Worldwide Clickbait: How Jimmy Kimmel’s Wife Became a Global Data Point
The Curious Global Footprint of Jimmy Kimmel’s Wife (Yes, That One)
PARIS—On paper, Molly McNearney is simply the co-head writer of Jimmy Kimmel Live! and the woman who married a man famous for pranking children into believing their Halloween candy has vanished. Yet in the grand, malfunctioning kaleidoscope of international celebrity, her name now pings from Seoul search bars to São Paulo gossip feeds with the regularity of a low-grade diplomatic incident. How, exactly, did the spouse of a late-night clown become a data point in the global attention economy? The short answer: algorithms have no sense of proportion. The longer answer involves the slow, tragicomic realization that fame is the only export the United States still manufactures at scale.
From the narrow alleyways of Naples to the bullet-train platforms of Tokyo, the phrase “Jimmy Kimmel wife” trends whenever Kimmel roasts a Supreme Court justice or bungles an Oscars monologue. Local media dutifully translate the jokes, lose the context, and then—because editors know clicks pay rent—append a sidebar: “Who is the woman who shares breakfast with this man?” The result is a planetary game of telephone in which McNearney, an accomplished comedy writer, is reduced to a marital status emoji. One German tabloid recently ran the headline “Jimmy Kimmels Bessere Hälfte schreibt auch Witze!” which translates roughly to “Jimmy Kimmel’s Better Half Also Writes Jokes!”—the exclamation mark doing the heavy lifting of actual astonishment.
This flattening effect is, of course, not personal; it’s systemic. In an era when the global north exports inflation and the global south exports cobalt, celebrity spouses are the soft-power equivalent of duty-free Toblerone: sweet, overpriced, and available in every airport. McNearney’s biography—Catholic school in Missouri, stints in local news, climb through the writers’ room—gets compressed into a two-sentence explainer, the journalistic version of shrink-wrap. Meanwhile, her husband’s face is beamed onto warships for morale, which is either a testament to soft power or proof that the navy has run out of actual entertainment.
The international fascination carries a whiff of old imperial pageantry. British tabloids treat any Kimmel family vacation like the Romanovs popping to Biarritz for the weekend. Australian morning shows dispatch correspondents to stand outside the couple’s Los Angeles gate, breathlessly reporting that “Molly was spotted in athleisure.” One can almost hear the empire clearing its throat, insisting it still matters because it knows the Wi-Fi password to Hollywood.

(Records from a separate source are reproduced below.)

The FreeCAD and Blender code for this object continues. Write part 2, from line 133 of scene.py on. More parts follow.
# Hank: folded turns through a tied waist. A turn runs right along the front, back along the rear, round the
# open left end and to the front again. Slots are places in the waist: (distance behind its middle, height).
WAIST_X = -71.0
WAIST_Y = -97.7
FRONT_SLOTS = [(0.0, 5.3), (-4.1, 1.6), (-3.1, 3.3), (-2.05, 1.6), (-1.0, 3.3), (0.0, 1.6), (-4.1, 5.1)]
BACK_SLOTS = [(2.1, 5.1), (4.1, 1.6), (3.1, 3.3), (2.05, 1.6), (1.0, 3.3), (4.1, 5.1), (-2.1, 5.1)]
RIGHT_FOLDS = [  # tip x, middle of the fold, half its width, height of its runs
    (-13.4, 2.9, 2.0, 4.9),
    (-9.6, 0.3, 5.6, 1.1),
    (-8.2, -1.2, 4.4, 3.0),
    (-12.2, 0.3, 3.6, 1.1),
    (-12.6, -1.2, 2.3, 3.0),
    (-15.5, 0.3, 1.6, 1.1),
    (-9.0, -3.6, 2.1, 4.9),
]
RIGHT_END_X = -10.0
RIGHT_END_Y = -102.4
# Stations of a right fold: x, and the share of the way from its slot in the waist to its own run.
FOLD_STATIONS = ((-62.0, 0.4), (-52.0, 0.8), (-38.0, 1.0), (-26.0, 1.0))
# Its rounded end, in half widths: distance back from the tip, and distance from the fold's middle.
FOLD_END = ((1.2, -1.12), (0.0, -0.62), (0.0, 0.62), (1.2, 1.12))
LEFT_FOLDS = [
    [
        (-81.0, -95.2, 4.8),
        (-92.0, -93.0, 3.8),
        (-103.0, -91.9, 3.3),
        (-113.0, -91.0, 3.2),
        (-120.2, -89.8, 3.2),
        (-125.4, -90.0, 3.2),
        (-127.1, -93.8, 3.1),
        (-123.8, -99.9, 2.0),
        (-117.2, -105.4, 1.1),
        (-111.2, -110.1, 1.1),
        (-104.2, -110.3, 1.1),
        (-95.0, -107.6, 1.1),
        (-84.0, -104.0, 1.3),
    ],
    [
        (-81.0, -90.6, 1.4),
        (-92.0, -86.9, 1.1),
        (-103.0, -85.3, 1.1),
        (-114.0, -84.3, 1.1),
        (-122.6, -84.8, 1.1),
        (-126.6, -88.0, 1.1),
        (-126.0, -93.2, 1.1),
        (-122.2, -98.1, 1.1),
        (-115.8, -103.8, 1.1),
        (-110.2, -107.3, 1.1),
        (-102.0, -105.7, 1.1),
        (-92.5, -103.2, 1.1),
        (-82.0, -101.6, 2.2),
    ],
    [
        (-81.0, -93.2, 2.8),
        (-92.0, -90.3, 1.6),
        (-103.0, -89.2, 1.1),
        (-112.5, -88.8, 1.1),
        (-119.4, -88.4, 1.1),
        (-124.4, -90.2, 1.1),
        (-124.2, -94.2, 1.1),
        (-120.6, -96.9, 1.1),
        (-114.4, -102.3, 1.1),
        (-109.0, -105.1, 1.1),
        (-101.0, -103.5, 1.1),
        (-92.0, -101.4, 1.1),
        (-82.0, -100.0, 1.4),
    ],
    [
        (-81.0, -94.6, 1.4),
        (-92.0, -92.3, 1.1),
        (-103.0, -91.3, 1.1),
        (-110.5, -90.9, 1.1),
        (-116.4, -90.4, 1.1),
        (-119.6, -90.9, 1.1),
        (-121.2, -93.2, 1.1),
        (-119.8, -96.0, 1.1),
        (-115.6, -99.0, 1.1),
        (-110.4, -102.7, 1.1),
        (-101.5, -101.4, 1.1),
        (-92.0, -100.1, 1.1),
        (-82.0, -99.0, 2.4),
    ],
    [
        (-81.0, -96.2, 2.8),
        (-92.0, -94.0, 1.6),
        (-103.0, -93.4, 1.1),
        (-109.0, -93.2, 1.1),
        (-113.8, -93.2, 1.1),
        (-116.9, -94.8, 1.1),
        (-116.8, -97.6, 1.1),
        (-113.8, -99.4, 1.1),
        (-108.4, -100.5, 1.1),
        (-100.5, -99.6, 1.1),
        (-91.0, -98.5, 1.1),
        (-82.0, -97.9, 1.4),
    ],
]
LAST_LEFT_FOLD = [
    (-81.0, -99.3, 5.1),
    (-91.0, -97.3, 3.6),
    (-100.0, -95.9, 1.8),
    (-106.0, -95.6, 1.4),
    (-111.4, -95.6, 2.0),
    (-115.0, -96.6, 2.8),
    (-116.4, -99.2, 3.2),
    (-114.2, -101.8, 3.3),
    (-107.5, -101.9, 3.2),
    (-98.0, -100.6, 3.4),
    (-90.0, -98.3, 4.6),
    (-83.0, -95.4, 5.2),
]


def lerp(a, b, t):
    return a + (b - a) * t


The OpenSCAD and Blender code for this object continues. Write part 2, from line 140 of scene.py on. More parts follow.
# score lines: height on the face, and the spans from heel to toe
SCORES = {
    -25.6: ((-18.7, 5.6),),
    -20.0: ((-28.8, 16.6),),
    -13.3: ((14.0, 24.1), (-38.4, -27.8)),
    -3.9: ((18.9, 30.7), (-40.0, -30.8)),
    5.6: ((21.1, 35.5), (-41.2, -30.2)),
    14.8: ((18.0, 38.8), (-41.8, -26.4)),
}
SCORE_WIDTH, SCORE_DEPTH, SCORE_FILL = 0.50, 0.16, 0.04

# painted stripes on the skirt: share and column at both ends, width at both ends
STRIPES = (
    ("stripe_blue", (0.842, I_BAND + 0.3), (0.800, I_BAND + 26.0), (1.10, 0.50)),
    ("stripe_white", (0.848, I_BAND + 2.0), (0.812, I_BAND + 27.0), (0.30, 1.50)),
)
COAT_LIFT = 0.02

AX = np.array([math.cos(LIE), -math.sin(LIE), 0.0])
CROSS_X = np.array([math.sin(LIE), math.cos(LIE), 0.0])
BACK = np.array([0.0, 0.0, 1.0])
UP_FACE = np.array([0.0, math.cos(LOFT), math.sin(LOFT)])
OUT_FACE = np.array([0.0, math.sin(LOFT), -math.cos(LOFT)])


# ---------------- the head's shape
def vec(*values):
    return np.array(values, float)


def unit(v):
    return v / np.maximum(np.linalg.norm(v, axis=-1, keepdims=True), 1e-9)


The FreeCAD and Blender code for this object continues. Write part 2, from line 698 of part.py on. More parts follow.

Beneath the froth lies a darker truth: in countries where independent journalism is being strangled like an unwanted houseplant, celebrity trivia becomes a sanctioned narcotic. When a Filipino news site leads with “Jimmy Kimmel Wife Pregnant Again?” while the national debt quietly doubles, the distraction is not accidental. Every minute spent decoding McNearney’s choice of stroller is a minute not spent asking why the local river now catches fire. Tyrants, like talk-show bookers, understand the ratings power of a human-interest segment.
And yet McNearney herself weaponizes the attention with surgical precision. Her Twitter feed alternates between punchlines and fundraising links for Syrian refugees, a juxtaposition that should induce whiplash but instead feels oddly efficient—like using a fire hose to water the garden because the house is already ashes. In a media landscape where sincerity is routinely mistaken for satire, her ability to pivot from diaper jokes to disaster relief is less cognitive dissonance than survival strategy.
So what does it mean that the planet keeps googling “Jimmy Kimmel wife” as glaciers calve and currencies collapse? Perhaps nothing more than the fact that humans, confronted with existential dread, will always choose the bedtime story. McNearney is merely tonight’s designated narrator, reading from a teleprompter while the ship lists ever so slightly portside. The joke, as always, is on us: we demand distraction, then feign surprise when the circus packs up and leaves town with our wallets.
In the end, the global obsession with Mrs. Kimmel is less about her and more about our desperate need for a shared plotline in a script that stopped making sense seasons ago. Tune in tomorrow, when the algorithm serves up fresh breadcrumbs of someone else’s marriage, and we follow them dutifully into the woods, hoping the wolves have already eaten.